I have often found that people who are not on any recognizable spiritual path nevertheless have an innate Inner Wisdom that life has shown them. Whether or not they call it “God”, there is an enlightened flow that guides their life.
So let’s just say that they don’t have the same vocabulary about it as you do, and they use different symbols and myths.
I have had the pleasure of talking to confirmed atheists and scientists and agnostics in ways that could have been defined as spiritual if we used different words to describe the concepts we were discussing that reflected the principles of Life.
So is it possible to have a long and happy marriage to someone who does not ascribe to the same point of view as you spiritually?
It depends how important that is to you.
If your partner or potential partner is a loving, giving, kind and considerate person, would it matter if they don’t have a spiritual practice or interest?
I think it is important for the longevity of a relationship that there be a lot of compatibility between partners. But what if you are very compatible in all other areas, just not in the area of spirituality?
That would be a tough decision, because what are you throwing away in search of that one partner who has it all?
As Tom Robbins said, “We waste time looking for the perfect lover instead of creating the perfect love.”
Let’s have a discussion about this rich topic! Leave a comment below or on my Facebook page here if you have had experience in this area, and how you either resolved it — or NOT! I can’t wait to read the thoughts below!
I have seen this situation, but from a different angle than either one of these. I have been the lone man, or one of two or three men, among a couple of dozen women attending some spiritual group. I have had a woman interested in me who gave me the feeling that she could not see, was not aware of, a whole level of life that is very important to me.
I have also had the problem ever since I was in grade school that most of the people my age are not interested in the sort of things I think about. When I was about 10 years old, my mother read a number of writings by a man named Walter Russell, who spoke of, among other things, the idea of reincarnation.
I didn’t say anything about it to anyone at that point, but what I thought was something like, “That’s it! That makes sense of everything!” I don’t know if I spoke of it to anyone before about the age of 20, whenI remembered things about another lifetime after I met a girl who had been my wife in that lifetime.

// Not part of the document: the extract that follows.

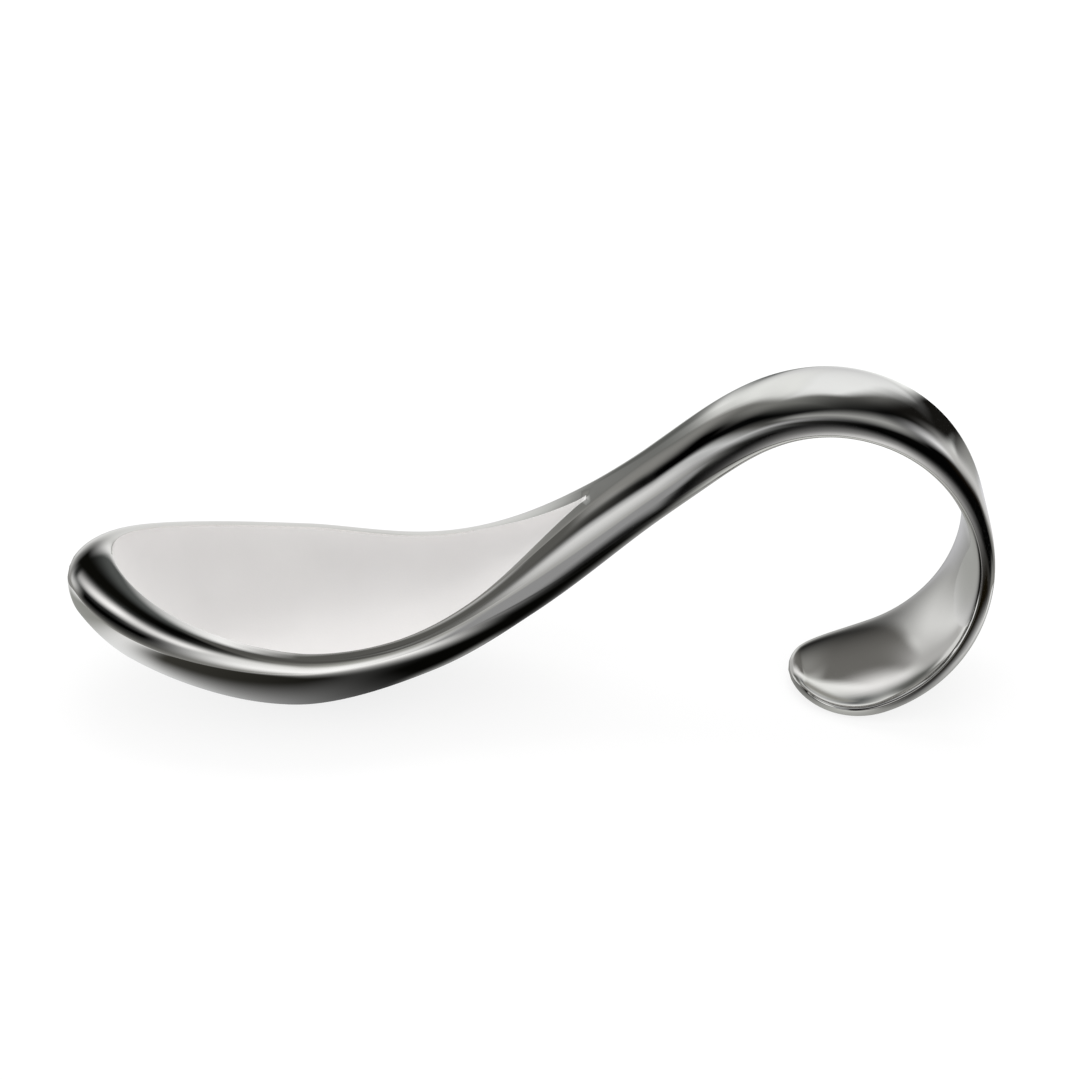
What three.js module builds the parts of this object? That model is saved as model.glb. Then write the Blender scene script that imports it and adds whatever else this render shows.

I met one friend who was interested in such things, and his girlfriend thought she ought to make an effort to be acquainted with the things she was interested in, even though she wasn’t actually interested in those things. I use to go visit her occasionally, and asked her what a certain book was in her bookshelf. She told me if she had bought it because she intended to become acquainted with things he was interested in, but she had not been able to bring herself to read it. But I read it at her apartment. There is a River, the story of Edgar Cayce. (If you don’t know who that is, I’m sure you can look it up!)
I went to a number of events,such as classes on meditation, and the study of dreams, at the headquarters of the ARE, the association founded on Cayce’s work, and I did my best to practice meditation personally. It appeared to me that if one could succeed at meditation one would be able to make decisions that make sense, which is impossible to do reliably by logic.
I have not really run into the problem that you talk about, because I have never, had the serious possibility of that kind of relationship appear in my life that I had to make a decision on. Very few have taken a serious personal interest in a relationship with me, and most often someone else has stopped the woman. When we were young it might be her father. Or she’d get interested in someone else, or the like. Since I got older all the women who want to be my friend are too young to consider me an eligible man, or else are already married. But most of them would certainly have an interest in spirituality.
Today, in fact, most of the women who take any interest in me take reincarnation for granted. Even some men whom I have known since they were in school, who never showed any interest in subjects like that in it in their lives, are starting to think of it as they can see the end of their lifetime approaching. One asked me where I think we go after this lifetime. I told him that the only thing I know about it for sure is that I have been there before. Another time he commented, “Well, I suppose next time we will be doing things together again.”
One thing I have observed in couples is that it is rare to meet a couple in which one of them isn’t some kind of problem to the other one.
Well, I think I have gone on long enough. That ought to be some kind of contribution to your discussion anyway.
Terron Dodd
Thanks, Terron! By definition in my article, I’ve defined spirituality as a daily practice to connect with your Higher Power. It is a deeper discussion to go into reincarnation and the like, but I would love to hear about your daily practice. Anyone else want to tackle this?